Louisiana is currently hosting a Democratic governor, largely (if not exclusively) due to a massive campaign failure of unsuccessful presidential candidate Bobby Jindal. Current governor John Bel Edwards, harboring an approval rate of 47/34, could be another blue-victory, though it will be tough for him to overcome the partisanship of his state.
Finally, Mississippi’s Republican governor Phil Bryant is term-limited and ineligible for reelection this year, so unlikely Democrat Jim Hood has stepped up to the plate. This Attorney General is currently the only Democrat holding statewide elected office in Mississippi and has the potential to turn this red state momentarily blue, if just for the time being.
On the State level, this year’s elections will have an impact on the 2020 Census redistricting plans. Many states use governors and legislators to determine the new boundaries for state legislative and Congressional districts. Republicans, who are holding control of the governorship and the state legislature (a ‘trifecta’), in Kentucky and Mississippi, will intend to maintain that control, while Democrats who have the same intention for their trifecta in New Jersey, Louisiana, and Virginia, the other states holding electors, have divided governments, which increases the potential for more blue victories.
Many major cities are electing mayors this year with term limits rendering Chicago, Dallas, Kansas City, and Tampa current mayors ineligible. 10 of the 16 cities have Democratic mayors eligible and running, so it’s important for Democratic voters to tune into their city’s campaigns this year to promote a blue wave.
A legislative special election in Phoenix, Arizona will be held in March of 2019, in which two Democrats will be running, seeing as no candidate won a majority in the November 2018 election. On top of this, two Republican officials in congressional districts will be replaced. Pennsylvania’s 12th congressional district representative, Tom Marino has resigned, though the district has a Republican partisan index. Republican Walter B. Jones Jr., a representative of North Carolina’s 3rd congressional district, which also is a red PVI, died on February 10, and will be reelected at a date to be determined.

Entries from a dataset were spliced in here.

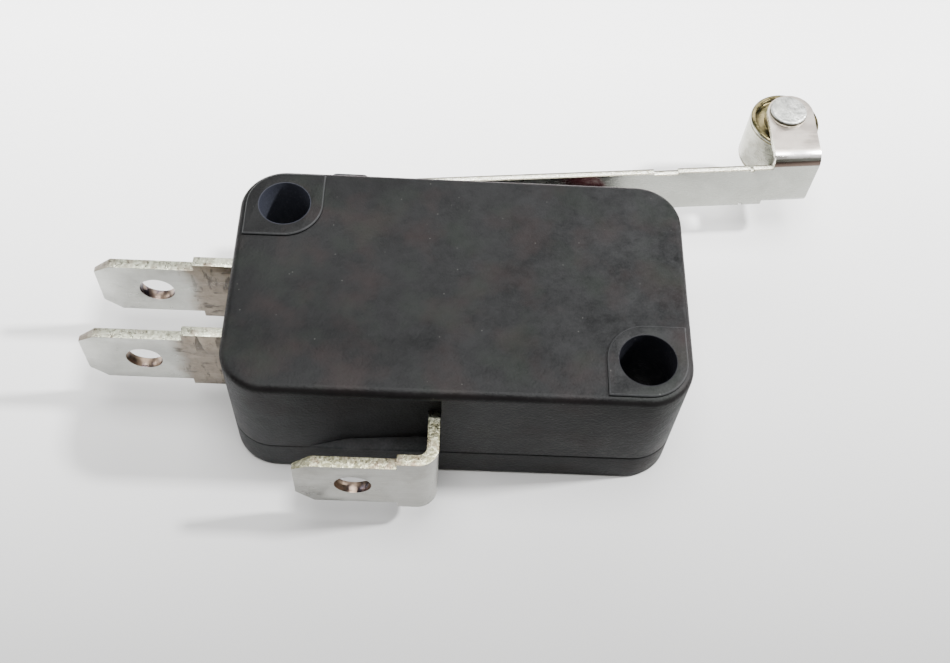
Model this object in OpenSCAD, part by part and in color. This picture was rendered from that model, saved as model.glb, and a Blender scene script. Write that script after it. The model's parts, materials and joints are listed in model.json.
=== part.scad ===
// Lever micro switch: a snap-action switch whose hinged roller lever presses a small plunger.
// It lies on its cover. The origin is on the axis of the corner mounting hole nearest the lever's
// hinge, on the plane that the switch lies on. +X runs along the body towards the roller, +Y out
// through the plunger towards the lever, and +Z up out of the large face.

/* [Body] */
// Length of the body along X
body_len = 27.8; // [27:0.1:29]
// Width of the body along Y
body_wid = 15.9; // [15.5:0.1:16.5]
// Height of the body between its two large faces
body_ht = 10.3; // [10:0.1:10.6]
// Radius of the four upright corners, concentric with the mounting holes
corner_r = 2.8; // [2.6:0.1:3]
// Rounding of the edge around the large face
top_edge_r = 0.45; // [0.2:0.05:0.6]
// Rounding of the edge that the switch lies on
foot_edge_r = 0.3; // [0.2:0.05:0.4]
// Height of the joint between cover and case
parting_z = 2.75; // [2.5:0.05:2.75]
// Bevel on both sides of that joint
parting_bevel = 0.1; // [0.05:0.01:0.15]
// Thickness of the outer walls
wall = 1.3; // [1.1:0.1:1.4]
// Thickness of the wall on the common terminal's side
front_wall = 2.1; // [2:0.1:2.3]
// Thickness of the cover's floor
floor_t = 1.2; // [1:0.1:1.4]
// Thickness of the case's roof, below the raised pads
roof_t = 1.5; // [1.2:0.1:1.5]

/* [Mounting holes] */
// Radius of the datum hole, at the origin
datum_hole_r = 1.6; // [1.5:0.05:1.65]
// Radius of the second hole
second_hole_r = 1.7; // [1.6:0.05:1.75]
// Radius of the boss around each hole inside the body
boss_r = 2.7; // [2.5:0.05:2.75]
// Reach of the raised pad around each hole
pad_r = 2.4; // [2.2:0.05:2.45]
// Height of the raised pads
pad_h = 0.2; // [0.1:0.05:0.3]

/* [Cover pegs] */
// Radius of the pegs that locate the cover
peg_r = 0.6; // [0.5:0.05:0.7]
// Length of the pegs
peg_len = 2.2; // [1.5:0.1:2.5]
// Radius of the case's bosses around the pegs
peg_boss_r = 1.4; // [1.2:0.05:1.45]

/* [Front recess] */
// Where the recess starts to slope in, along X
recess_x0 = 1.9; // [1.5:0.1:2.5]
// Where the slope has reached most of its depth
recess_x1 = 4.5; // [4:0.1:5.5]
// Depth of the recess at the end of the slope
recess_d1 = 0.7; // [0.5:0.05:0.8]
// Depth of the recess at the common terminal
recess_d2 = 1.0; // [0.85:0.05:1.1]
// Height of the recess's roof
recess_top = 9.45; // [9.2:0.05:9.5]

/* [Terminals] */
// Thickness of the terminal strip
strip_t = 0.7; // [0.65:0.05:0.8]
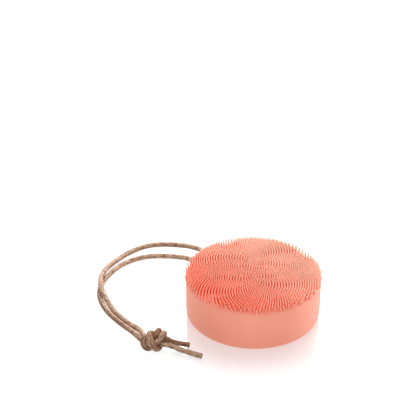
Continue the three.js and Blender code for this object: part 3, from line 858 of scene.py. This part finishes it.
def floor_white():
    material = bpy.data.materials.new("floor_white")
    material.use_nodes = True
    nodes, links = material.node_tree.nodes, material.node_tree.links
    nodes.remove(nodes["Principled BSDF"])
    matt = nodes.new("ShaderNodeBsdfDiffuse")
    sheen = nodes.new("ShaderNodeBsdfAnisotropic")
    sheen.inputs["Roughness"].default_value = SHEEN_ROUGHNESS
    both = nodes.new("ShaderNodeMixShader")
    glow = nodes.new("ShaderNodeEmission")
    glow.inputs["Strength"].default_value = FLOOR_GLOW
    lit = nodes.new("ShaderNodeAddShader")
    where = nodes.new("ShaderNodeTexCoord")
    distance = nodes.new("ShaderNodeVectorMath")
    distance.operation = "LENGTH"
    fade = nodes.new("ShaderNodeMapRange")
    fade.interpolation_type = "SMOOTHSTEP"
    fade.inputs["From Min"].default_value = SHEEN_REACH[0]
    fade.inputs["From Max"].default_value = SHEEN_REACH[1]
    fade.inputs["To Min"].default_value = SHEEN
    fade.inputs["To Max"].default_value = 0.0
    cloud = nodes.new("ShaderNodeTexNoise")
    cloud.inputs["Scale"].default_value = 6.0
    tone = nodes.new("ShaderNodeValToRGB")
    tone.color_ramp.elements[0].color = FLOOR_LOW
    tone.color_ramp.elements[1].color = FLOOR_HIGH
    links.new(where.outputs["Object"], distance.inputs[0])
    links.new(where.outputs["Object"], cloud.inputs["Vector"])
    links.new(cloud.outputs["Fac"], tone.inputs["Fac"])
    links.new(tone.outputs["Color"], matt.inputs["Color"])
    links.new(distance.outputs["Value"], fade.inputs["Value"])
    links.new(fade.outputs["Result"], both.inputs["Fac"])
    links.new(matt.outputs["BSDF"], lit.inputs[0])
    links.new(glow.outputs["Emission"], lit.inputs[1])
    links.new(lit.outputs["Shader"], both.inputs[SHADER_FIRST])
    links.new(sheen.outputs["BSDF"], both.inputs[SHADER_SECOND])
    links.new(both.outputs["Shader"], nodes["Material Output"].inputs["Surface"])
    return material


def add_floor():
    mesh = bpy.data.meshes.new("floor")
    corners = [(-FLOOR_HALF, -FLOOR_HALF, -FLOOR_DROP), (FLOOR_HALF, -FLOOR_HALF, -FLOOR_DROP),
               (FLOOR_HALF, FLOOR_HALF, -FLOOR_DROP), (-FLOOR_HALF, FLOOR_HALF, -FLOOR_DROP)]
    mesh.from_pydata(corners, [], [(0, 1, 2, 3)])
    mesh.materials.append(floor_white())
    floor = bpy.data.objects.new("floor", mesh)
    bpy.context.scene.collection.objects.link(floor)


def add_lamp(name, place, size, power):
    data = bpy.data.lights.new(name, "AREA")
    data.shape = "DISK"
    data.size = size
    data.energy = power
    lamp = bpy.data.objects.new(name, data)
    lamp.location = place
    lamp.rotation_euler = (-Vector(place)).to_track_quat("-Z", "Y").to_euler()
    bpy.context.scene.collection.objects.link(lamp)


def add_world(strength):
    world = bpy.data.worlds.new("studio")
    world.use_nodes = True
    background = world.node_tree.nodes["Background"]
    background.inputs["Color"].default_value = (1.0, 1.0, 1.0, 1.0)
    background.inputs["Strength"].default_value = strength
    bpy.context.scene.world = world


add_floor()
add_world(WORLD_STRENGTH)
for lamp_name, lamp_place, lamp_size, lamp_power in LAMPS:
    add_lamp(lamp_name, lamp_place, lamp_size, lamp_power)
bpy.context.scene.view_settings.view_transform = "Standard"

Of course, it’s impossible to know how the Trump administration will deal with its personnel turnover issues and how those will impact other special elections. What we do know, however, is that the voter turnout issue of the off-year elections needs to dramatically changed if Democrats legitimately care about reaching more blue victories. CIRCLE estimated that roughly 31% of voters ages 18–29 voted in the 2018 midterm elections. Only 17% of voters between the ages of 18 in this age group voted in the 2014 midterm election, according to the Census. In the past twenty-five years, this is the highest level of young voter participation. In the United States currently, voter turnout is much lower than it is in most established democracies, and the 2018 midterm elections had a turnout of 49.6%, the largest number for over a century. However, speaking on an international level, voter turnout is still low. Young political activists can change that.
Members of High School Democrats of America can work to increase voter turnout this year. It’s up to us to change the voter turnout and ensure blue victories for the nation. In multiple states with upcoming elections this year, elections are taking place in areas that are no longer protected by Voting Rights Acts. This means that it’s up to the activists of the country to make a difference. To make sure that everyone in their community has a place to vote, a way to vote, a registration to vote, and a motive to vote. The youth of the United States need to make sure that they are being informed about elections, and more importantly, get their families and communities informed about elections. Encouraging voter turnout in these off-year elections could make the difference in the state of our nation.